─── Extracted entries

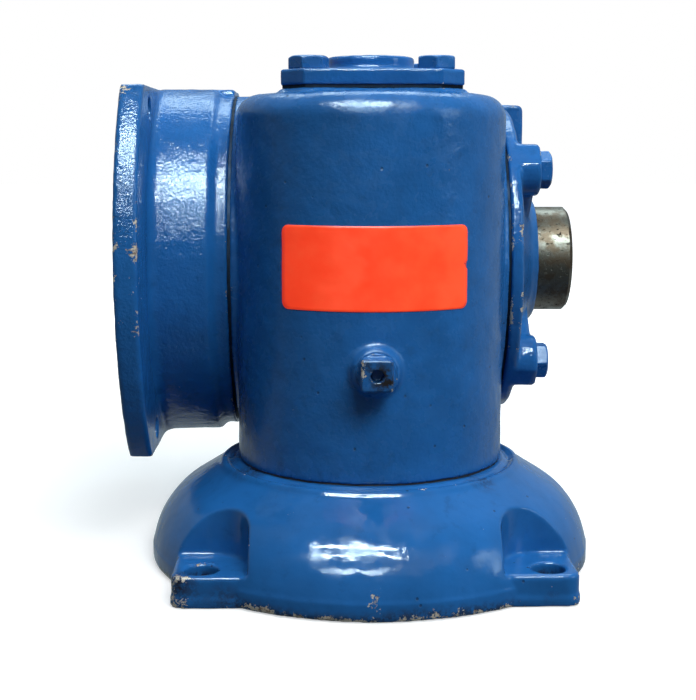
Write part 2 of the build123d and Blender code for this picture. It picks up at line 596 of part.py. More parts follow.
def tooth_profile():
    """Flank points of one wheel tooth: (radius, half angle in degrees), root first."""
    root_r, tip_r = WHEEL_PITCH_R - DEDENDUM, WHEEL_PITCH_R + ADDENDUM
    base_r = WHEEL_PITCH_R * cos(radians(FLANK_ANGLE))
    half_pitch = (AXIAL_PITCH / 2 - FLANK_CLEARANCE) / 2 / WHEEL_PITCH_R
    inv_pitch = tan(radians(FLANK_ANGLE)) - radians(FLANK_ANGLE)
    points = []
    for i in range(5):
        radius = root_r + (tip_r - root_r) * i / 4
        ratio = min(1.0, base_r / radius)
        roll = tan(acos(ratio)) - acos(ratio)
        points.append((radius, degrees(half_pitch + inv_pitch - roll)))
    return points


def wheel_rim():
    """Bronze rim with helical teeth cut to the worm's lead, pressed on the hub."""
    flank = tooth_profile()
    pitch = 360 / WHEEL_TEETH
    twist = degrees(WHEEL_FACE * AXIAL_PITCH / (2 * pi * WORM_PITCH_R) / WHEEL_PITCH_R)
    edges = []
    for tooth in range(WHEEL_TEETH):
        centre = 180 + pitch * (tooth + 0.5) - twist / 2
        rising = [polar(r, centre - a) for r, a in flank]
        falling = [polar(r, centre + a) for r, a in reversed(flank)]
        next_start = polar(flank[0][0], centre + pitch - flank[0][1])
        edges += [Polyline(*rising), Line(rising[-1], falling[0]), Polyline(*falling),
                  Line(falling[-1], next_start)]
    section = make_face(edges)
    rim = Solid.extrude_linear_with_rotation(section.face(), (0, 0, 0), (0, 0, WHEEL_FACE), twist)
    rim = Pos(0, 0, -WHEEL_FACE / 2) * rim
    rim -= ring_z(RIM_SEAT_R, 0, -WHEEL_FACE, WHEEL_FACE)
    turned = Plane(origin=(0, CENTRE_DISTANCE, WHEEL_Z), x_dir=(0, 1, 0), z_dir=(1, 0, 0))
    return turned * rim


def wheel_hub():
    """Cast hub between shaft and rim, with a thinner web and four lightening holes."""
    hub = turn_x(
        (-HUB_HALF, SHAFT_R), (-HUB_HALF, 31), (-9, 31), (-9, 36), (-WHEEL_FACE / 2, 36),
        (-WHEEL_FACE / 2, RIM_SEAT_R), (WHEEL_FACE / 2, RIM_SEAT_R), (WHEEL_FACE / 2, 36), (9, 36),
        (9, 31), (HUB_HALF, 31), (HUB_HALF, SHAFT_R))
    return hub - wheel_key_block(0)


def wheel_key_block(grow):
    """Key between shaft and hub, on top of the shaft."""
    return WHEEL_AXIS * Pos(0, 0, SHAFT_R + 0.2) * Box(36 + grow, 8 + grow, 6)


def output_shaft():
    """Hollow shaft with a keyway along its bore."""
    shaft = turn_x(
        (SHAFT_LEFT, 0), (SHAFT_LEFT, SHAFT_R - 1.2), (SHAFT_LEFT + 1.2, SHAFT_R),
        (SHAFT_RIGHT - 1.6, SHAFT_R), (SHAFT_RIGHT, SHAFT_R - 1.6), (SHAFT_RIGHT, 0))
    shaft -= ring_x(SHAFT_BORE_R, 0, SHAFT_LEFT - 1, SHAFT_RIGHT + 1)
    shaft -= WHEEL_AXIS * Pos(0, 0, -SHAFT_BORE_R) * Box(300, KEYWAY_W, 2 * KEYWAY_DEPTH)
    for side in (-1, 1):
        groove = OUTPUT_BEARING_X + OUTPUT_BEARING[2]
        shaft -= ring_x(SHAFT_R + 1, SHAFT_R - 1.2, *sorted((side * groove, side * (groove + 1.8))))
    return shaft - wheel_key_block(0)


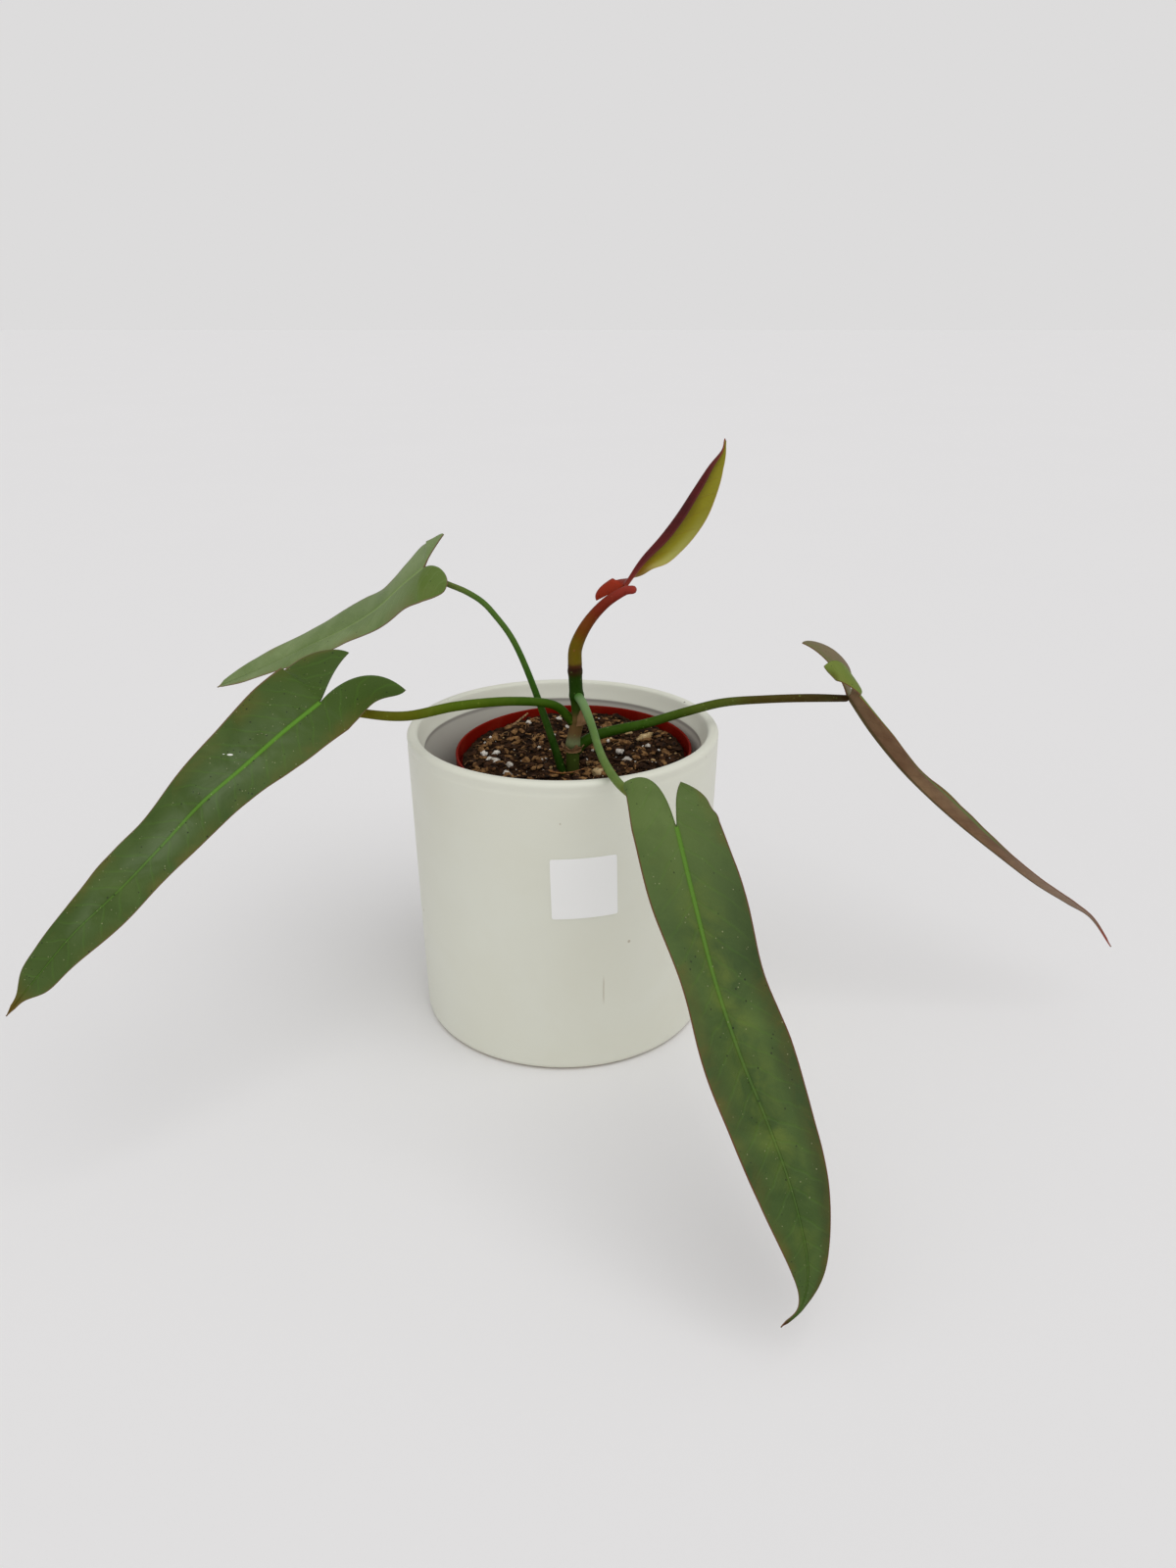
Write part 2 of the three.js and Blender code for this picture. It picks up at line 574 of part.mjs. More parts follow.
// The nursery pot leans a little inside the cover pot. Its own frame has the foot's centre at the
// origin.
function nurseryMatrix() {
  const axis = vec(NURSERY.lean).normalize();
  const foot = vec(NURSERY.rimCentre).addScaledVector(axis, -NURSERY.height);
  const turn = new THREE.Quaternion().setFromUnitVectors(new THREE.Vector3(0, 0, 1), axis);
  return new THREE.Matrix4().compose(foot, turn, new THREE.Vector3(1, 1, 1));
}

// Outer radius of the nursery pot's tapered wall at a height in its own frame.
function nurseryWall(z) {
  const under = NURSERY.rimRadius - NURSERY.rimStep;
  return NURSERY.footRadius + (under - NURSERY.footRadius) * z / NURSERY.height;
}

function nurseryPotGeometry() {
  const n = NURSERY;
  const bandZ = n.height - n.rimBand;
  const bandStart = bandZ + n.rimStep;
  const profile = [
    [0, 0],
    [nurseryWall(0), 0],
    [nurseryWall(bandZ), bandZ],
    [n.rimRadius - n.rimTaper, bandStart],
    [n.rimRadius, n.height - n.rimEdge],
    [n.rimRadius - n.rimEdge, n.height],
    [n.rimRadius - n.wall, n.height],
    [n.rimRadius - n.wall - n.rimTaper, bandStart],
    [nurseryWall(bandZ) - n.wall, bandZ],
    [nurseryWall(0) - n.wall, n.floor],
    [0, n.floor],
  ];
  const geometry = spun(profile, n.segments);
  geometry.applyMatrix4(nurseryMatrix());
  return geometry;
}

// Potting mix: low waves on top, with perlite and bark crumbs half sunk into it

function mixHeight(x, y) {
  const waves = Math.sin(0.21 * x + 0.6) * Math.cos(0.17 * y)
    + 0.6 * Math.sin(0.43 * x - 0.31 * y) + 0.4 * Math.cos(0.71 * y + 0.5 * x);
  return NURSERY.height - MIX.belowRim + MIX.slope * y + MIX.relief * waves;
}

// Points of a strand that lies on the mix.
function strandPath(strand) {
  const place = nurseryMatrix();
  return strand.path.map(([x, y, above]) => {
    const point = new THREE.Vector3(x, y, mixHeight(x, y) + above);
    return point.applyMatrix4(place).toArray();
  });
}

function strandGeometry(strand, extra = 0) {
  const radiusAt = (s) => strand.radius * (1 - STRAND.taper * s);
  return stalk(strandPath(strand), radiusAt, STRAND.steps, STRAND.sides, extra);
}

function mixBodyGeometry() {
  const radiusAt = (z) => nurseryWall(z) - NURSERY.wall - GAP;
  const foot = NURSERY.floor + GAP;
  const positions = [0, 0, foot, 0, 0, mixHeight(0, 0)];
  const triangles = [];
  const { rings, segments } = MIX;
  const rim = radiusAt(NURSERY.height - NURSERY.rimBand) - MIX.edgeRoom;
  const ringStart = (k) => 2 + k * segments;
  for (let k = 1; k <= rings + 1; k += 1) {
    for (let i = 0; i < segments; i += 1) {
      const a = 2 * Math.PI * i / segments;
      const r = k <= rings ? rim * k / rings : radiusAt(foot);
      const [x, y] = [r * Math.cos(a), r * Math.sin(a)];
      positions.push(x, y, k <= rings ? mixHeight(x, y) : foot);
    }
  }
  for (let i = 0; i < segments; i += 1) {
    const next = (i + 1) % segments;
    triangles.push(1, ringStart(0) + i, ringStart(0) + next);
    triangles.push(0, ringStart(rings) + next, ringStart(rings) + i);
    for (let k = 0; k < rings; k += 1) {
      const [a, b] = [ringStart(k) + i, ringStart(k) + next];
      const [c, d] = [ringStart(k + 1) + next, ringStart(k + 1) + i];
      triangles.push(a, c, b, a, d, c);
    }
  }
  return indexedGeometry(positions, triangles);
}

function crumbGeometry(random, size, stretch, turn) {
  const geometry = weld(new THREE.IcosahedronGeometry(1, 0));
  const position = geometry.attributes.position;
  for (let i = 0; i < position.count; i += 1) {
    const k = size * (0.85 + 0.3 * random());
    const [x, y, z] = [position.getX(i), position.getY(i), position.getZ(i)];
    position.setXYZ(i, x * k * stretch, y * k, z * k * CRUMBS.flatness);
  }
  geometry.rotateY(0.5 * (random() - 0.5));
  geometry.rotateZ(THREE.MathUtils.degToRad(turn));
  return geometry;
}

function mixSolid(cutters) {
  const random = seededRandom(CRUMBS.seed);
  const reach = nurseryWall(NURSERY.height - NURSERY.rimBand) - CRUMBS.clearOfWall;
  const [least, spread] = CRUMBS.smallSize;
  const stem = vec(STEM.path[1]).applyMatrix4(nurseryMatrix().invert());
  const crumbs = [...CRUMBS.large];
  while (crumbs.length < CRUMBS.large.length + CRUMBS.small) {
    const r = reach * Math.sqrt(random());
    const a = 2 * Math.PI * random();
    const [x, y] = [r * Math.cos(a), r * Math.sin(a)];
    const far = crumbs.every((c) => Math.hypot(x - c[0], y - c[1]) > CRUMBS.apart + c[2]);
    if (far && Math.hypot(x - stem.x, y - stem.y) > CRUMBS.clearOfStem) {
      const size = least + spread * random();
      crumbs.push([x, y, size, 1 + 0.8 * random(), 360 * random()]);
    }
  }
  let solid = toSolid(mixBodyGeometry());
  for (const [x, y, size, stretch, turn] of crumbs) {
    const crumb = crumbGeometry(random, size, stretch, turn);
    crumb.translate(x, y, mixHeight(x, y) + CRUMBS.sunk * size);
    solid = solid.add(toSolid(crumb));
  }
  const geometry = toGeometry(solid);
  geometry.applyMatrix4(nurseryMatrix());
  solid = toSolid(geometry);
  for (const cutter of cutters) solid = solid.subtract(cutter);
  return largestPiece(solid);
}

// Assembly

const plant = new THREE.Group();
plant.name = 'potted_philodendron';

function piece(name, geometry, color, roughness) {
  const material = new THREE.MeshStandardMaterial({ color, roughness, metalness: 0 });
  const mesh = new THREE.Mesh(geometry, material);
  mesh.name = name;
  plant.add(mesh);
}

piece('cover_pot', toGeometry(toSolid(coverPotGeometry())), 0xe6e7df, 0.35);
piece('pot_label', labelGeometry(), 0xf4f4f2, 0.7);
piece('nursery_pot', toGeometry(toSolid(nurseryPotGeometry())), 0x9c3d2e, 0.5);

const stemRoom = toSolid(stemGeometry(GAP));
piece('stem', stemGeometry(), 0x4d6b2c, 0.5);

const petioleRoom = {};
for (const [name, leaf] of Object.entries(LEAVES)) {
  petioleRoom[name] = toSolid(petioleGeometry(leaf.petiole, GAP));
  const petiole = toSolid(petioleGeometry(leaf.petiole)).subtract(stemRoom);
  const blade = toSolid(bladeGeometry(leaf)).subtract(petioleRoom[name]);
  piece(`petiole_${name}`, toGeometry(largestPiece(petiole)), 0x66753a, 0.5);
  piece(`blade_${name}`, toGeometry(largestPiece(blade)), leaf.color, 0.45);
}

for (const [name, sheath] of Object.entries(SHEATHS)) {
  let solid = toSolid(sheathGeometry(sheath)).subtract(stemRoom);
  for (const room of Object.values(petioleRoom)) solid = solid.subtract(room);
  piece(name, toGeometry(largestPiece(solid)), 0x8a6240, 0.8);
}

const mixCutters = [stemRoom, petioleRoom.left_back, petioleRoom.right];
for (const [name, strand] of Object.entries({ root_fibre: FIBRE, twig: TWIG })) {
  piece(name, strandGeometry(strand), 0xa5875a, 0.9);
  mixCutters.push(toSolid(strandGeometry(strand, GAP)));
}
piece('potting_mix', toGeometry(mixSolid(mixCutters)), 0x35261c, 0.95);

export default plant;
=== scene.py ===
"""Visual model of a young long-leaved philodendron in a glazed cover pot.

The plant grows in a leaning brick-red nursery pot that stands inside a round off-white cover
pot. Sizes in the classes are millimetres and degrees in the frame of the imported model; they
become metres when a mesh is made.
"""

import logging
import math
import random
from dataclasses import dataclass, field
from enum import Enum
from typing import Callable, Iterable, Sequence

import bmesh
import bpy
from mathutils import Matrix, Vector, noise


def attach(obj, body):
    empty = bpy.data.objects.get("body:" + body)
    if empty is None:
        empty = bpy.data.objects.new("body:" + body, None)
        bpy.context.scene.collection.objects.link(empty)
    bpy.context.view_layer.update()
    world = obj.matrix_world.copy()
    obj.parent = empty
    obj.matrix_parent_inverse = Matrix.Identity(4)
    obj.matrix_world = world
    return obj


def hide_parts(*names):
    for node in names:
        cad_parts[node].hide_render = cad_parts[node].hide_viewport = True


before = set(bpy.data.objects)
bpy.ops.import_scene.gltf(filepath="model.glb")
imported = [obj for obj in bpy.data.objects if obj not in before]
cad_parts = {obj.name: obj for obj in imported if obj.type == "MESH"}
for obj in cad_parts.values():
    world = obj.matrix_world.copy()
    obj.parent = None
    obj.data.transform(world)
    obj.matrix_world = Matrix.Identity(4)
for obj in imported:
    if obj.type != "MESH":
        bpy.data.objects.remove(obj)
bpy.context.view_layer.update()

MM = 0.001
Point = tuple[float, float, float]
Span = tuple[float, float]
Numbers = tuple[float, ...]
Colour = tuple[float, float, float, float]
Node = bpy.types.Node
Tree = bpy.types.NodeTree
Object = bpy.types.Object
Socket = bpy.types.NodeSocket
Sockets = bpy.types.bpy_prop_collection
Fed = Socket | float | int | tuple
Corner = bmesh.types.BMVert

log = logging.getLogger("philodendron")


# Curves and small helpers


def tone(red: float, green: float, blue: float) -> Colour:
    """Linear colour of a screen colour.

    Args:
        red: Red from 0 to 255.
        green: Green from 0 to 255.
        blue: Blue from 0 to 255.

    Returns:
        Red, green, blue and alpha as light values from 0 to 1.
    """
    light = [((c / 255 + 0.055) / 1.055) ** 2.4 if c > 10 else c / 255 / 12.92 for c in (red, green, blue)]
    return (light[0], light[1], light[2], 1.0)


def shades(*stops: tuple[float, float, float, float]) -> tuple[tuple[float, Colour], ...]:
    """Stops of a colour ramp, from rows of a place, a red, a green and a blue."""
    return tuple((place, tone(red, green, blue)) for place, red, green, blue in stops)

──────

▸ Short problem
Nothing but the lines from the one with "[stemRoom, petioleRoom.left_back, petioleRoom.right];" through the one with "for node in" should be retyped; include both and keep them exact.

▸ Solution
const mixCutters = [stemRoom, petioleRoom.left_back, petioleRoom.right];
for (const [name, strand] of Object.entries({ root_fibre: FIBRE, twig: TWIG })) {
  piece(name, strandGeometry(strand), 0xa5875a, 0.9);
  mixCutters.push(toSolid(strandGeometry(strand, GAP)));
}
piece('potting_mix', toGeometry(mixSolid(mixCutters)), 0x35261c, 0.95);

export default plant;
=== scene.py ===
"""Visual model of a young long-leaved philodendron in a glazed cover pot.

The plant grows in a leaning brick-red nursery pot that stands inside a round off-white cover
pot. Sizes in the classes are millimetres and degrees in the frame of the imported model; they
become metres when a mesh is made.
"""

import logging
import math
import random
from dataclasses import dataclass, field
from enum import Enum
from typing import Callable, Iterable, Sequence

import bmesh
import bpy
from mathutils import Matrix, Vector, noise


def attach(obj, body):
    empty = bpy.data.objects.get("body:" + body)
    if empty is None:
        empty = bpy.data.objects.new("body:" + body, None)
        bpy.context.scene.collection.objects.link(empty)
    bpy.context.view_layer.update()
    world = obj.matrix_world.copy()
    obj.parent = empty
    obj.matrix_parent_inverse = Matrix.Identity(4)
    obj.matrix_world = world
    return obj


def hide_parts(*names):
    for node in names:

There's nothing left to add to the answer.